The hearing — called for last week by Issa and Chaffetz — featured a release of several diplomatic cables, including one from Stevens on the day of the attack.
The documents confirmed the requests to extend the Defense Department’s 16-person security team, as well as general concerns about the security situation in the area. Charlene R. Lamb, the deputy assistant secretary of State for international programs, acknowledged that she had told Nordstrom she would not approve the request.
Democrats quickly pointed out that the security team had been based in Tripoli, not Benghazi. And Nordstrom also said that the State Department did provide the minimum diplomatic security force that had been recommended for Benghazi.
Even the nature of the information that the committee and its witnesses could share at the hearing became the subject for squabbling.
Kennedy and Lamb refused to disclose details on certain intelligence reports they had received in the immediate days after the attack. Chaffetz, meanwhile, repeatedly objected to their public airing of details of the attack he said were classified.

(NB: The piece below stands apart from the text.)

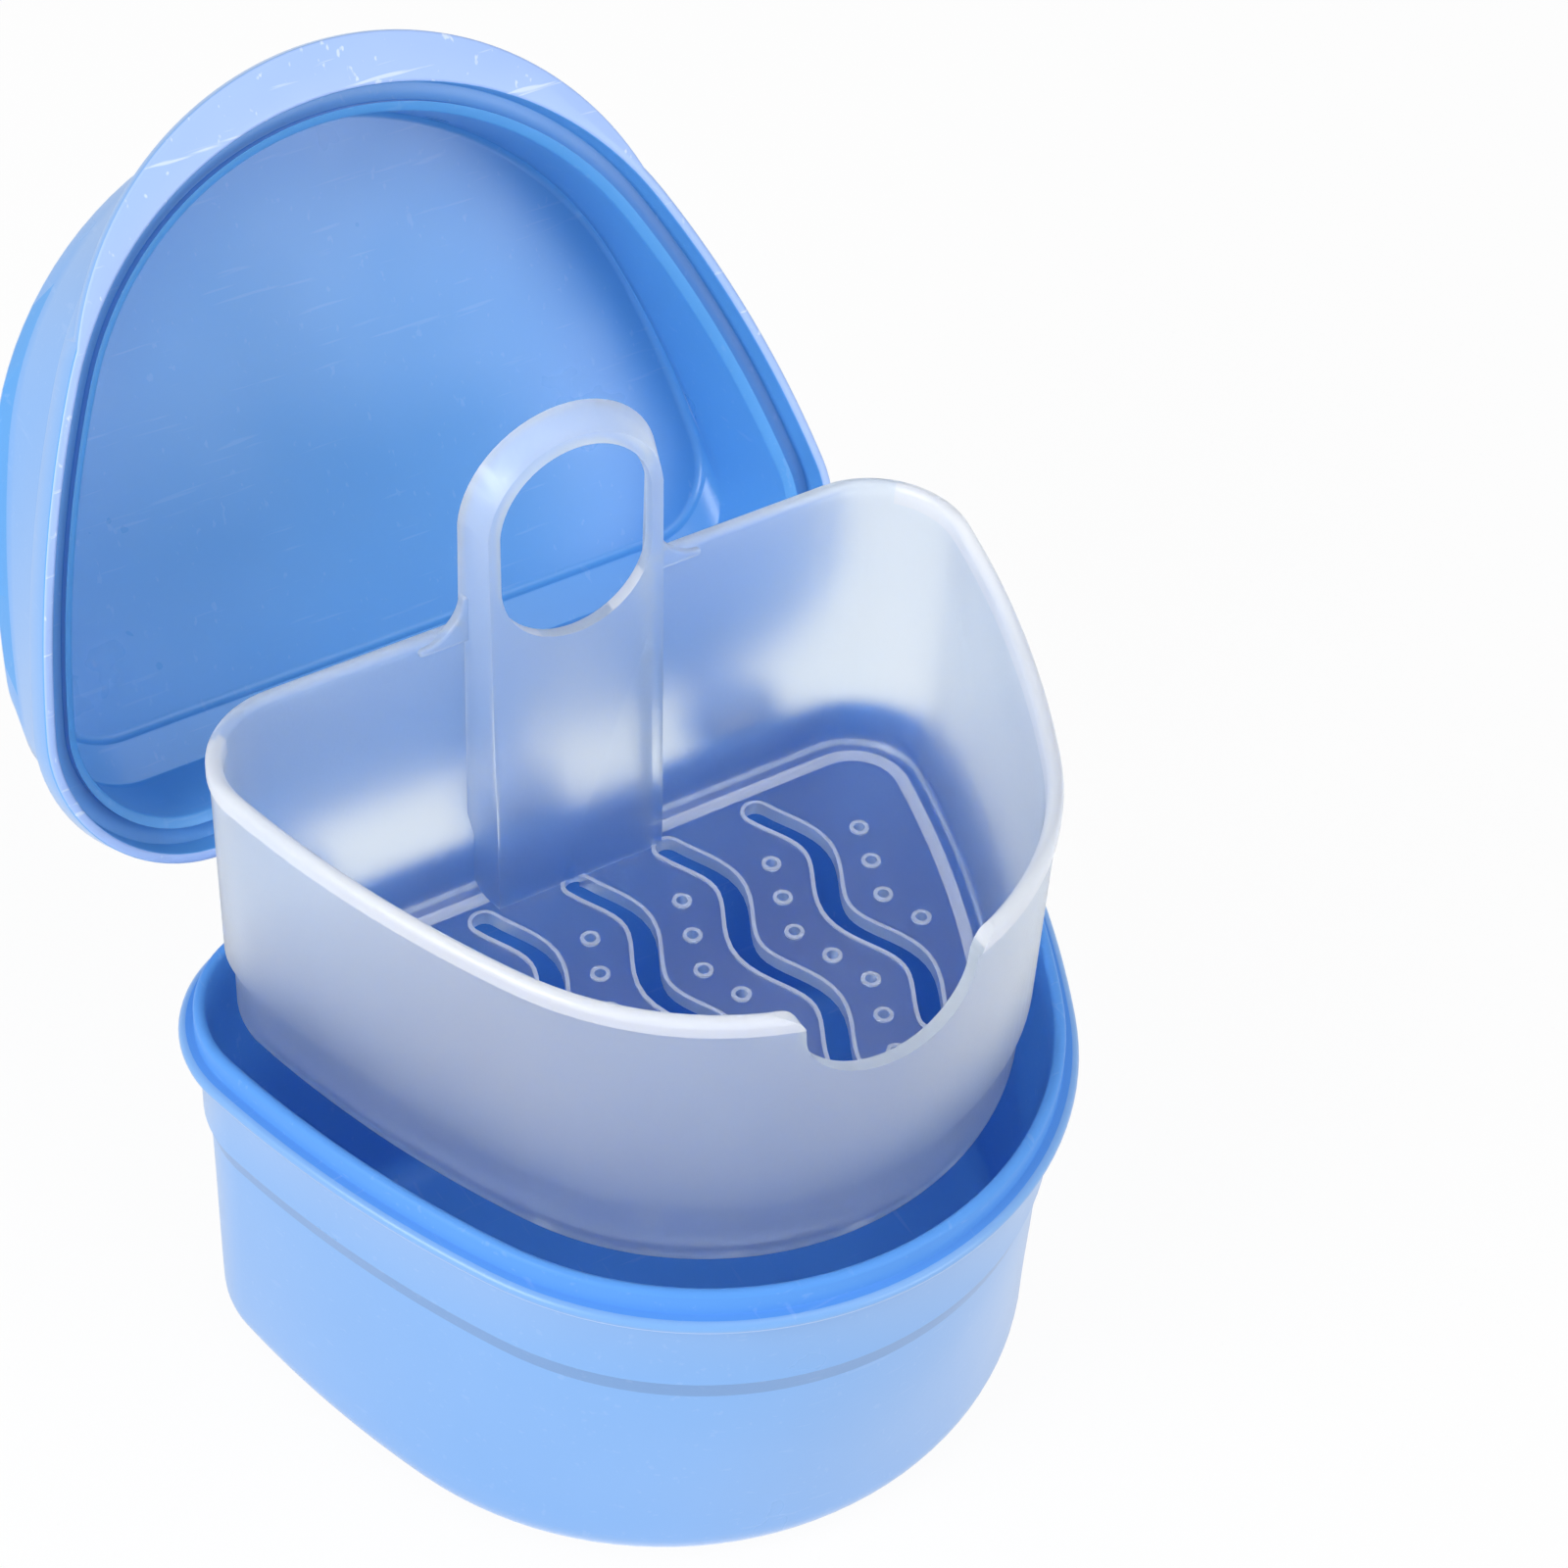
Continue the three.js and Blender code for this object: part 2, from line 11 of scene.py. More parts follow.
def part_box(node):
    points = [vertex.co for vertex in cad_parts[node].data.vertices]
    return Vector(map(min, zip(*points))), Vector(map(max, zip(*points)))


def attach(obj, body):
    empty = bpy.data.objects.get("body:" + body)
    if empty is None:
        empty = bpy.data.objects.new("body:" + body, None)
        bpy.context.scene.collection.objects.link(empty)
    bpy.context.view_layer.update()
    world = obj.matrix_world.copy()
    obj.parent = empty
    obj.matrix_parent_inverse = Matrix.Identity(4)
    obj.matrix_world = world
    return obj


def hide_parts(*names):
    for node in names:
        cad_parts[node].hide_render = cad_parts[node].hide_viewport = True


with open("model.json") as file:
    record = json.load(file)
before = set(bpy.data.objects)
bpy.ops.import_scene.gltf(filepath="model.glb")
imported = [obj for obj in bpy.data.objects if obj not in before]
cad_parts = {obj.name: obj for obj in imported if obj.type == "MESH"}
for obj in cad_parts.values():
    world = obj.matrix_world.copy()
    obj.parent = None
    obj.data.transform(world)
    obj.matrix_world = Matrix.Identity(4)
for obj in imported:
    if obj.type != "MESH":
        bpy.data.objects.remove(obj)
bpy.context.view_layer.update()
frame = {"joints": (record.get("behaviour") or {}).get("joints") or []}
bpy.ops.object.select_all(action="DESELECT")

mm = 0.001


# Camera

aim = Vector((7.27 * mm, 0, 78.45 * mm))
azimuth = math.radians(-35)
elevation = math.radians(43.84)
roll = math.radians(3.88)
distance = 380 * mm
focal_length = 88.84
sensor_width = 36
away = Vector((
    math.sin(azimuth) * math.cos(elevation),
    -math.cos(azimuth) * math.cos(elevation),
    math.sin(elevation),
))
bpy.ops.object.camera_add(location=aim + away * distance)
camera = bpy.context.object
camera.rotation_euler = (away.to_track_quat("Z", "Y") @ Quaternion((0, 0, 1), roll)).to_euler()
camera.data.lens = focal_length
camera.data.sensor_width = sensor_width
bpy.context.scene.camera = camera
bpy.context.scene.view_settings.view_transform = "Standard"


# Light, backdrop and floor
# The case stands in an even white surround with large soft lamps at the left, at the right and
# overhead. Camera, mirror and see-through rays meet plain white.

surround_level = 0.5
surround_tint = (0.96, 0.98, 1, 1)
plain_white = (1, 1, 1, 1)
floor_grey = (0.86, 0.86, 0.86, 1)
floor_size = 6
floor_drop = 0.1 * mm
floor_plain_share = 0.94


def wire(tree, source, target):
    """Links one socket of a node tree to another."""
    tree.links.new(source, target)


def calculate(tree, operation, first, second):
    """Works a value out from two others, each given as a number or as a socket."""
    node = tree.nodes.new("ShaderNodeMath")
    node.operation = operation
    for value, socket in ((first, node.inputs[0]), (second, node.inputs[1])):
        if isinstance(value, (int, float)):
            socket.default_value = value
        else:
            wire(tree, value, socket)
    return node.outputs[0]


def seen_directly(tree):
    """Is 1 for what the camera sees itself, in a gloss or through a clear piece."""
    rays = tree.nodes.new("ShaderNodeLightPath").outputs
    plain_or_gloss = calculate(tree, "MAXIMUM", rays["Is Camera Ray"], rays["Is Glossy Ray"])
    return calculate(tree, "MAXIMUM", plain_or_gloss, rays["Is Transmission Ray"])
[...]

That exchange prompted pushback from Democrats. “This whole hearing is responding to allegations that there were not enough people on the ground at the Benghazi facility, accusations that you made publicly,” Rep. Stephen Lynch (Mass.) said.
“Now I’m trying to get an answer about how many people were there, and now that’s off the record?” Lynch exclaimed. “You’ve got to be kidding me.”
Steven T. Dennis contributed to this report.
Correction: Oct. 10, 2012
An earlier version of this story misattributed statements made at the hearing. The quotes were from Rep. Stephen Lynch (D-Mass.), not Rep. John Tierney (D-Mass.).